— BEGIN INPUT DATA —
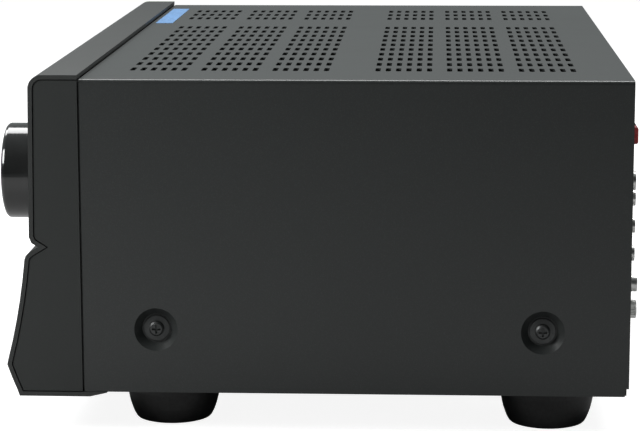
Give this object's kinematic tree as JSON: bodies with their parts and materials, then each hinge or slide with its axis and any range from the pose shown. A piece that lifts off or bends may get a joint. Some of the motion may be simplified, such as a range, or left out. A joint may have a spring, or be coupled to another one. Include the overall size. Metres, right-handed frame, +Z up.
{
  "type": "stereo receiver",
  "caption": "Full-width stereo receiver: slotted sheet-metal case on four feet, flared fascia with knobs, keys and display, rear sockets and speaker posts.",
  "frame": {"origin": "on the floor, under the middle of the whole box, knobs and terminals included", "axes": "+X to the right seen from the front, +Y to the rear, +Z up"},
  "size_m": [0.435, 0.334, 0.1833],
  "materials": {
    "cover_paint": "satin powder coat",
    "fascia_black": "satin black",
    "cheek_black": "matt moulded",
    "window_smoke": "smoked acrylic",
    "strip_blue": "plain blue film",
    "zinc_steel": "zinc plated",
    "panel_paint": "satin black",
    "foot_black": "moulded",
    "pad_felt": "soft",
    "screw_black": "black oxide",
    "screw_zinc": "zinc",
    "knob_black": "polished",
    "control_black": "polished",
    "shaft_steel": "turned",
    "part_zinc": "stamped",
    "board_green": "solder mask",
    "board_tan": "paper laminate",
    "tube_glass": "clear over dark",
    "jack_black": "moulded",
    "socket_nickel": "nickel",
    "insert_white": "moulded",
    "lever_red": "moulded",
    "lever_black": "moulded",
    "cap_red": "moulded",
    "cap_black": "moulded",
    "brass_gold": "plated",
    "sink_aluminium": "extruded",
    "capacitor_sleeve": "shrink sleeve",
    "core_steel": "varnished",
    "coil_tape": "polyester tape",
    "ribbon_grey": "flat cable",
    "lead_black": "sheath",
    "ic_black": "moulded"
  },
  "bodies": {
    "case": {"top_cover": "cover_paint", "front_panel": "fascia_black", "side_cheeks": "cheek_black", "display_window": "window_smoke", "label_strip": "strip_blue", "bottom_chassis": "zinc_steel", "front_subchassis": "panel_paint", "rear_panel": "panel_paint", "feet": "foot_black", "foot_pads": "pad_felt", "foot_screws": "screw_zinc", "cover_side_screws": "screw_black", "cover_rear_screws": "screw_black", "encoders": "part_zinc", "tone_board": "board_tan", "power_switch": "ic_black", "tact_switches": "ic_black", "display_board": "board_tan", "display_tube": "tube_glass", "headphone_jack": "jack_black", "socket_housings": "jack_black", "socket_shells": "socket_nickel", "socket_inserts": "insert_white", "input_board": "board_green", "coax_connector": "socket_nickel", "tuner_module": "part_zinc", "aerial_block": "jack_black", "ground_post": "socket_nickel", "remote_jack": "socket_nickel", "speaker_block": "jack_black", "speaker_posts": "brass_gold", "ac_inlet": "jack_black", "amplifier_board": "board_green", "supply_board": "board_tan", "heat_sink": "sink_aluminium", "power_transistors": "ic_black", "reservoir_capacitors": "capacitor_sleeve", "transformer_core": "core_steel", "transformer_coil": "coil_tape", "ribbon_cable": "ribbon_grey", "mains_lead": "lead_black"},
    "volume": {"volume_knob": "knob_black", "volume_shaft": "shaft_steel"},
    "selector": {"selector_knob": "knob_black", "selector_shaft": "shaft_steel"},
    "bass": {"bass_knob": "control_black"},
    "treble": {"treble_knob": "control_black"},
    "balance": {"balance_knob": "control_black"},
    "power": {"power_button": "control_black"},
    "key_1": {"input_button_1": "control_black"},
    "key_2": {"input_button_2": "control_black"},
    "key_3": {"input_button_3": "control_black"},
    "key_4": {"input_button_4": "control_black"},
    "red_lever": {"aerial_lever_red": "lever_red"},
    "black_lever": {"aerial_lever_black": "lever_black"},
    "thumb_nut": {"ground_nut": "socket_nickel"},
    "cap_1": {"speaker_cap_1": "cap_red"},
    "cap_2": {"speaker_cap_2": "cap_black"},
    "cap_3": {"speaker_cap_3": "cap_red"},
    "cap_4": {"speaker_cap_4": "cap_black"}
  },
  "joints": [
    {"name": "volume_turn", "type": "hinge", "parent": "case", "child": "volume", "pos_m": [0.16, -0.15, 0.1267], "axis": [0, 1, 0], "continuous": true},
    {"name": "selector_turn", "type": "hinge", "parent": "case", "child": "selector", "pos_m": [-0.16, -0.15, 0.1267], "axis": [0, 1, 0], "continuous": true},
    {"name": "bass_turn", "type": "hinge", "parent": "case", "child": "bass", "pos_m": [-0.06, -0.155, 0.066], "axis": [0, 1, 0], "range_deg": [-150, 150]},
    {"name": "treble_turn", "type": "hinge", "parent": "case", "child": "treble", "pos_m": [-0.022, -0.155, 0.066], "axis": [0, 1, 0], "range_deg": [-150, 150]},
    {"name": "balance_turn", "type": "hinge", "parent": "case", "child": "balance", "pos_m": [0.016, -0.155, 0.066], "axis": [0, 1, 0], "range_deg": [-150, 150]},
    {"name": "power_push", "type": "slide", "parent": "case", "child": "power", "axis": [0, 1, 0], "range_m": [0, 0.0025], "stiffness_N_per_m": 400, "springref_m": -0.0002},
    {"name": "key_1_push", "type": "slide", "parent": "case", "child": "key_1", "axis": [0, 1, 0], "range_m": [0, 0.0008], "stiffness_N_per_m": 900, "springref_m": -0.0002},
    {"name": "key_2_push", "type": "slide", "parent": "case", "child": "key_2", "axis": [0, 1, 0], "range_m": [0, 0.0008], "stiffness_N_per_m": 900, "springref_m": -0.0002},
    {"name": "key_3_push", "type": "slide", "parent": "case", "child": "key_3", "axis": [0, 1, 0], "range_m": [0, 0.0008], "stiffness_N_per_m": 900, "springref_m": -0.0002},
    {"name": "key_4_push", "type": "slide", "parent": "case", "child": "key_4", "axis": [0, 1, 0], "range_m": [0, 0.0008], "stiffness_N_per_m": 900, "springref_m": -0.0002},
    {"name": "red_lever_push", "type": "slide", "parent": "case", "child": "red_lever", "axis": [0, -1, 0], "range_m": [0, 0.002], "stiffness_N_per_m": 700, "springref_m": -0.0002},
    {"name": "black_lever_push", "type": "slide", "parent": "case", "child": "black_lever", "axis": [0, -1, 0], "range_m": [0, 0.002], "stiffness_N_per_m": 700, "springref_m": -0.0002},
    {"name": "thumb_nut_turn", "type": "hinge", "parent": "case", "child": "thumb_nut", "pos_m": [0.173, 0.157, 0.058], "axis": [0, 1, 0], "range_deg": [0, 810]},
    {"name": "cap_1_turn", "type": "hinge", "parent": "case", "child": "cap_1", "pos_m": [-0.072, 0.16, 0.062], "axis": [0, 1, 0], "range_deg": [0, 900]},
    {"name": "cap_2_turn", "type": "hinge", "parent": "case", "child": "cap_2", "pos_m": [-0.091, 0.16, 0.062], "axis": [0, 1, 0], "range_deg": [0, 900]},
    {"name": "cap_3_turn", "type": "hinge", "parent": "case", "child": "cap_3", "pos_m": [-0.11, 0.16, 0.062], "axis": [0, 1, 0], "range_deg": [0, 900]},
    {"name": "cap_4_turn", "type": "hinge", "parent": "case", "child": "cap_4", "pos_m": [-0.129, 0.16, 0.062], "axis": [0, 1, 0], "range_deg": [0, 900]}
  ]
}
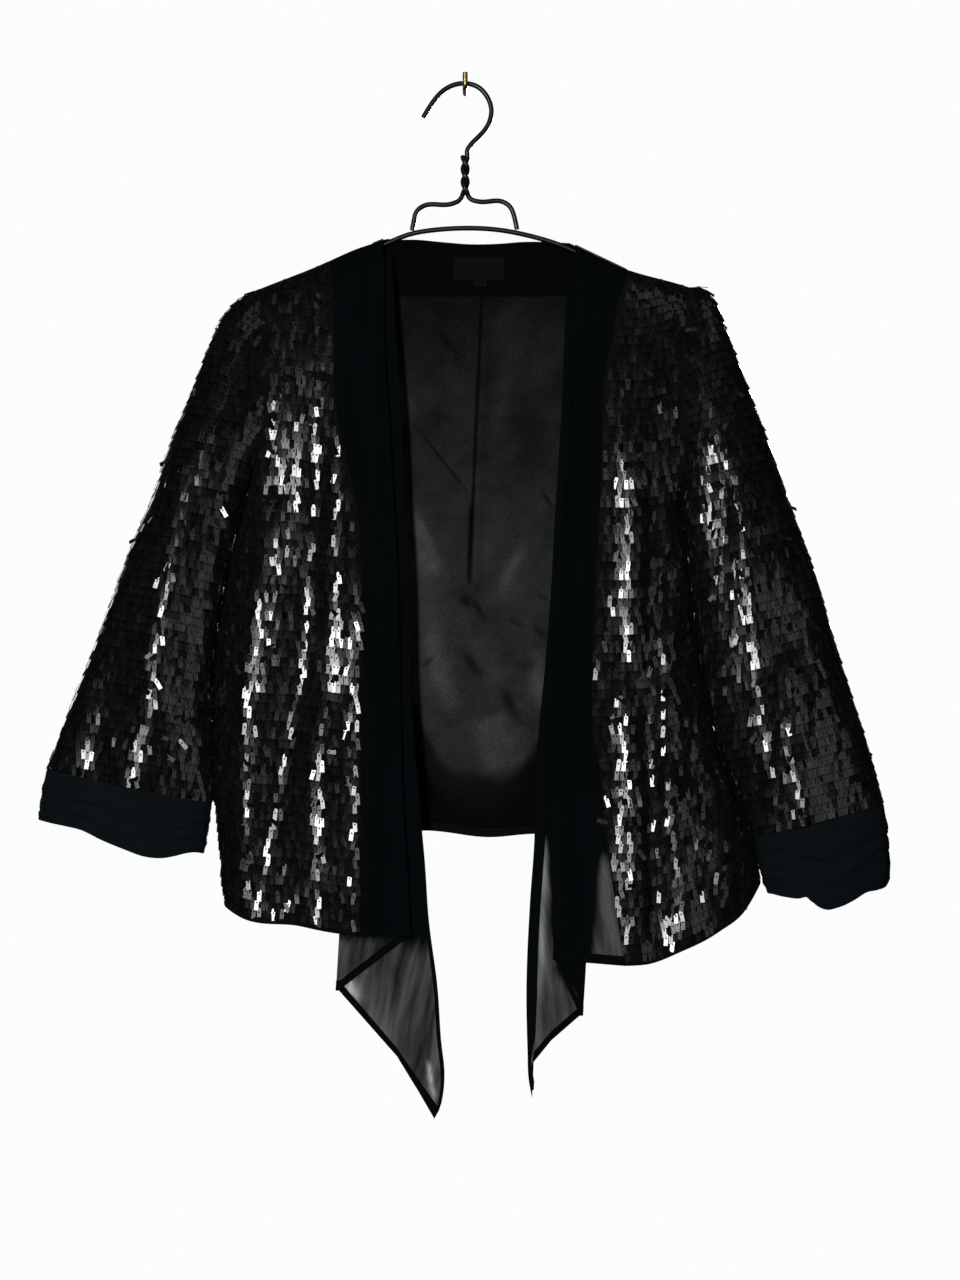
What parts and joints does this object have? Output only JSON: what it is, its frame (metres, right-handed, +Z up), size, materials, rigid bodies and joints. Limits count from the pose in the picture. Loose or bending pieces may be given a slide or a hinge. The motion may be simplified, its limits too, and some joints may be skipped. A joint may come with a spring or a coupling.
{
  "type": "sequinned open-front jacket on a wire hanger and wall hook",
  "caption": "Open-front sequinned evening jacket with chiffon waterfall fronts and gathered cuffs, hung on a twisted wire hanger from a brass wall hook.",
  "frame": {"origin": "middle of the wall end of the brass hook's shank, where it leaves the wall", "axes": "+Z up, +Y into the wall behind the jacket, +X to the right of someone facing the jacket"},
  "size_m": [0.7554, 0.0662, 0.9235],
  "materials": {
    "brass": "worn",
    "lacquered_wire": "satin black lacquer",
    "sequinned_cloth": "satin sequins on dark cloth",
    "chiffon": "sheer crepe chiffon",
    "binding": "matte",
    "satin": "satin",
    "facing_cloth": "matte",
    "label_cloth": "woven satin"
  },
  "bodies": {
    "root": {"wall_hook": "brass", "hanger_hook_wire": "lacquered_wire", "hanger_second_wire": "lacquered_wire", "hanger_shoulder_bar": "lacquered_wire", "front_left": "sequinned_cloth", "front_right": "sequinned_cloth", "back": "sequinned_cloth", "sleeve_left": "sequinned_cloth", "sleeve_right": "sequinned_cloth", "cuff_left": "chiffon", "cuff_right": "chiffon", "waterfall_left": "chiffon", "waterfall_right": "chiffon", "hem_binding_left": "binding", "hem_binding_right": "binding", "hem_binding_back": "binding", "back_lining": "satin", "neck_facing": "facing_cloth", "label": "label_cloth", "size_tab": "label_cloth"}
  },
  "joints": []
}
— END INPUT DATA —
-- WORK TO DO --
Write out the lines above from the one containing "What parts and" through the last, exactly as they are.

-- PROBLEM SOLUTION --
What parts and joints does this object have? Output only JSON: what it is, its frame (metres, right-handed, +Z up), size, materials, rigid bodies and joints. Limits count from the pose in the picture. Loose or bending pieces may be given a slide or a hinge. The motion may be simplified, its limits too, and some joints may be skipped. A joint may come with a spring or a coupling.
{
  "type": "sequinned open-front jacket on a wire hanger and wall hook",
  "caption": "Open-front sequinned evening jacket with chiffon waterfall fronts and gathered cuffs, hung on a twisted wire hanger from a brass wall hook.",
  "frame": {"origin": "middle of the wall end of the brass hook's shank, where it leaves the wall", "axes": "+Z up, +Y into the wall behind the jacket, +X to the right of someone facing the jacket"},
  "size_m": [0.7554, 0.0662, 0.9235],
  "materials": {
    "brass": "worn",
    "lacquered_wire": "satin black lacquer",
    "sequinned_cloth": "satin sequins on dark cloth",
    "chiffon": "sheer crepe chiffon",
    "binding": "matte",
    "satin": "satin",
    "facing_cloth": "matte",
    "label_cloth": "woven satin"
  },
  "bodies": {
    "root": {"wall_hook": "brass", "hanger_hook_wire": "lacquered_wire", "hanger_second_wire": "lacquered_wire", "hanger_shoulder_bar": "lacquered_wire", "front_left": "sequinned_cloth", "front_right": "sequinned_cloth", "back": "sequinned_cloth", "sleeve_left": "sequinned_cloth", "sleeve_right": "sequinned_cloth", "cuff_left": "chiffon", "cuff_right": "chiffon", "waterfall_left": "chiffon", "waterfall_right": "chiffon", "hem_binding_left": "binding", "hem_binding_right": "binding", "hem_binding_back": "binding", "back_lining": "satin", "neck_facing": "facing_cloth", "label": "label_cloth", "size_tab": "label_cloth"}
  },
  "joints": []
}